How can scripture help us? There’s a lot more to the message of scripture for us than just the “heads up” that it isn’t as easy as we thought. There is more than just hearing that Jesus said there is a test.
GUIDANCE. Reminders, Rules and instructions.
You may have heard the Meme: “If at first you don’t succeed…” What we call “THE LAW” in scripture is more than just a set of rules. Deuteronomy is the last of the five books of Torah, the Law. Sprinkled throughout the sections of law and ordinances are brief sermonettes. They remind us of God’s faithfulness and care in the past and suggest that this history is a reason to follow God in the present. It’s a “Remember who loves you,” message. “You may think your friends are pretty special – but remember who feeds you while you are out, and please act in ways that respect our family.” YEP – the reminders are like that. The faith story of previous generations becomes the rationale for faithful action in the present. The objective of the writers is to encourage people to honor God and pursue God’s path. The LAW provides guidance for those who want to follow God’s way. Remember who you are – these are the instructions.
FUN FACT: We have these warnings about the dangers of not following the law because people actually did choose not to follow God. If the people of Israel had been completely faithful to God, this stuff wouldn’t have been included time and time again. It’s a human problem. We easily forget God’s past actions, and that’s why we have these instructions to FIX these words in our hearts, TEACH them to our children, WRITE them on doorposts and wrists, etc. Because – YES – we will be tempted to depart from the narrow way.
The truth is that we NEED God’s guidance to do the right thing.

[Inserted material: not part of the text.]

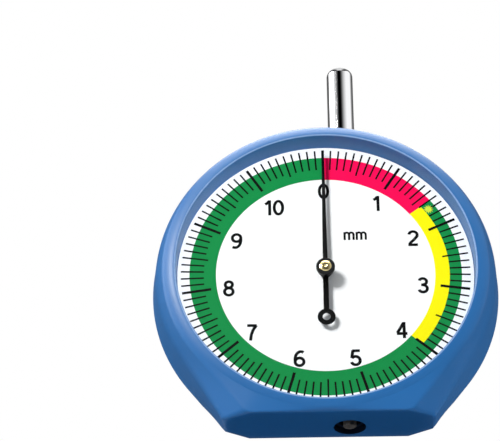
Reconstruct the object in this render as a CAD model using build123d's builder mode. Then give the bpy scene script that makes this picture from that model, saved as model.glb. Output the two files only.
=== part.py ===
from build123d import *
from math import acos, cos, pi, sin, tan
import os

# Dial-type tyre tread depth gauge, millimetres.
# The foot stands on z = 0. The dial faces -Y and its printed face lies in the plane y = 0.
# The origin is on the foot's flat, straight below the dial axis.
# Press the rod at the top and the probe comes out of the foot; one turn of the pointer is
# one full scale.

# Scale and movement
scale_travel = 11.0        # plunger travel for one turn of the pointer
tooth_count = 11           # pinion teeth, so that one tooth is one millimetre of travel
pressure_angle = 25 * pi / 180
addendum = 0.30
root_clearance = 0.10
tooth_backlash = 0.10
pinion_width = 1.60
pinion_end_play = 0.10
staff_radius = 0.50
bearing_clearance = 0.03

# Dial, crystal and rim
dial_radius = 25.95
dial_clearance = 0.10
dial_thickness = 0.50
dial_hole_radius = 0.90
floor_hole_radius = 1.60
dial_foot_radius = 0.60
dial_foot_reach = 19.0
dial_foot_drop = 6.0
crystal_thickness = 0.80
crystal_ledge = 0.55
crystal_clearance = 0.04
crystal_sink = 0.10
crest_lip = 0.40
crest_rise = 0.25
crest_round = 0.45
crest_drop = 0.15
rim_width = 2.15
rim_rise = 0.90
dial_depth = 4.00          # from the printed face forward to the crest of the rim

# Case, four outlines from front to rear: how far each swells past the rim, where it lies
# and how steep its flanks run down to the foot
shoulder_swell = 0.27
front_swell = 1.50
back_swell = 2.10
rear_swell = 2.50
front_belt_y = -0.40
back_belt_y = 4.45
case_back_y = 7.40
shoulder_flank = 51 * pi / 180
front_flank = 60 * pi / 180
back_flank = 57 * pi / 180
rear_flank = 51.5 * pi / 180
rear_foot_x = 13.60        # rear corners are cut off from here on the foot's rear edge
rear_cut_rise = 7.20       # up to this height on the rear outline
foot_edge_radius = 0.40
floor_thickness = 1.20
case_wall = 5.40           # rear rim of the round case, beside the movement chamber
cover_thickness = 1.00
cover_ledge = 1.25
cover_clearance = 0.05
cover_screw_inset = 1.50
cover_boss_radius = 1.90
cover_screw_length = 4.50
cover_screw_radius = 0.70
cover_head_radius = 1.40
head_slot_width = 0.35
head_slot_depth = 0.30
cover_screw_count = 4

# Plunger
rod_radius = 2.40
rod_reach = 15.90          # how far the rod stands out of its upper bush at rest
rod_drop = 4.00            # how far it goes below the dial axis
rod_dome = 1.30
rack_depth = 0.30          # flat cut on the rod's left side, up to the tips of the rack
rack_margin = 2.70
probe_radius = 1.15
probe_recess = 0.10
probe_socket = 3.60
probe_edge = 0.25
bush_clearance = 0.03
upper_bush_wall = 0.42
upper_bush_length = 6.40
upper_bush_sink = 1.15     # how far the bush stands into the movement chamber
bumper_thickness = 0.50
stop_gap = 0.02
clip_thickness = 0.60
clip_groove_depth = 0.40
clip_rim = 0.40
clip_mouth = 2.60
guide_pin_radius = 0.50
guide_pin_drop = 5.20      # below the upper bush
guide_pin_reach = 5.00     # from the rod's axis
guide_pin_socket = 1.70

# Foot hole, lower bush and return spring
foot_hole_radius = 2.75
foot_hole_depth = 1.20
lower_bush_wall = 0.85
lower_bush_rise = 1.05     # how far the lower bush stands into the chamber
spring_wire_radius = 0.20
spring_radius = 1.72
spring_turns = 8
spring_gap = 0.05

# Movement plates, pillars, channel and their screws
plate_thickness = 0.80
plate_gap = 0.12           # between the plates' edge and the rod
bush_wall = 0.42
plate_left = -14.50
plate_low = -11.60
plate_high = 9.30
bridge_left = -12.00
bridge_low = -9.50
bridge_high = 7.50
plate_corner = 1.20
pillar_radius = 1.10
pillar_places = [(-10.0, 5.5), (-10.0, -7.5), (-2.5, -7.5)]
plate_screw_inset = 1.30
screw_radius = 0.45
screw_depth = 1.00
screw_head_radius = 0.90
screw_head_height = 0.50
channel_gap = 0.60
channel_depth = 2.20
channel_back = 0.50
channel_rail = 1.20
channel_flange = 2.40
channel_stop_gap = 0.10
channel_clearance = 0.05
channel_foot = 2.40
channel_above = 2.00
channel_screw_inset = 2.60

# Pointer
pointer_gap = 1.20          # between the pointer's tip and the dial's edge
pointer_tail = 9.20
pointer_width = 0.90
pointer_tip_width = 0.44
pointer_tail_width = 0.95
pointer_thickness = 0.15
tail_ring_radius = 1.55
tail_ring_hole = 0.70
hub_lift = 0.40            # gap between dial and hub
hub_sleeve_radius = 1.15
hub_sleeve_length = 0.55
hub_neck_radius = 0.80
hub_boss_radius = 1.40
hub_crystal_gap = 0.35     # from the brass cap to the crystal
hub_disc_radius = 1.65
hub_disc_thickness = 0.55
hub_edge = 0.12
hub_cap_radius = 1.03
hub_cap_thickness = 0.15
hub_dimple_radius = 0.36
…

BUT that’s not all. We also need God to provide a greater meaning in life. All those moments when we wonder why we are doing what we are doing – or if there is really any point to our lives – what we are doing is crying out for a closer relationship with the one who created us. The question about the meaning of life really approaches the question of eternal life. “To what end do I really live?” is not only a good question, it is a God question. We can’t google it or ask Siri or Alexa.
We can become bored. In our hyper-technical world with incipient technologies forcing us to unlearn and relearn things all of the time – with our entertainment centers that get 300 channels and rarely have much worth watching – with more possible things to do to distract us than any previous generation in history – we are bored. And sometimes our boredom causes us to wonder where the source of meaning is in life. Read Ecclesiastes for more on this perspective – vanity, all of life is vanity.
Here the scriptures can help us. Meaning comes in relationship with God and aligning our lives with God’s purposes. That answer is consistent through scripture. The LAW points to ways to keep us on the path to closer relationship with God. Jesus tells us in parable, metaphor, narrative and teaching that what matters is life with God. He also tells us that it isn’t the easy or popular way of living. It hasn’t ever been. If it had – he wouldn’t have been put to death by the government and his followers wouldn’t have been persecuted and executed in a wide variety of ways.
Jesus tells us that we must struggle, we must strive to enter through the narrow door because he loves us. He wants us to take how we live our lives seriously, living according to God’s wisdom and laws which are for our benefit. The narrow way of God challenges our ordinary ways of living. It challenges our ordinary ways of understanding who we are and how we fit in the world. In the words of Walter Brueggeman, “It invites us to join in and to participate in the ongoing pilgrimage of those who live in the shattering of history, caring in ways that matter, secured by the covenanting God who is likewise on a pilgrimage in history.” [iii] The Bible offers us a different way of seeing ourselves and understanding the world in which we live. And it isn’t easy – it is a struggle.
So here it is: we rather desperately need the message of the Scriptures today. Without their correction, we will drown in the words and actions that align with our culture. Without the word of God actually shaping us we may find ourselves stuck in a religious routine but getting no joy from it. We could show up here every Sunday and still feel that we are not being fed – maybe we are admiring Jesus more than we are following him. Maybe we are not opening ourselves up enough for God to go to work in us. We resist change, after all, and God is always working to change us – to bring us more in alignment with God’s character and purposes. And it is ALL of us. Our self-defense mechanisms are incredibly strong when it comes to faith that would demand more than we really want to give.[iv]
“Who will be saved?” That was the question. And the answer was, “Not as many as you think. And maybe not the people who you think…. They will come from other places, from other cultures, speaking other languages – and they will sit down at the table of God. Indeed there are those who are last who will be first, and first who will be last.”
[i] 2 Kings 24-25, 2 Chronicles 36 and in the book of Jeremiah.
[ii] Seriously influenced by and William Sloane Coffin’s sermon, “The Word,” Sermons to Intellectuals from Three Continents, 1-8. The volume is edited by Franklin H Littell.
[iii] Walter Brueggeman, The Bible Makes Sense, 10.
[iv] This sermon has been influenced in many ways by sermons by Theilicke and Coffin. by Helmut Theilicke, “The Question of the Meaning of Life,” Sermons to Intellectuals from Three Continents, 87-103 and William Sloane Coffin, “The Word,” Sermons to Intellectuals from Three Continents, 1-8. The volume is edited by Franklin H Littell.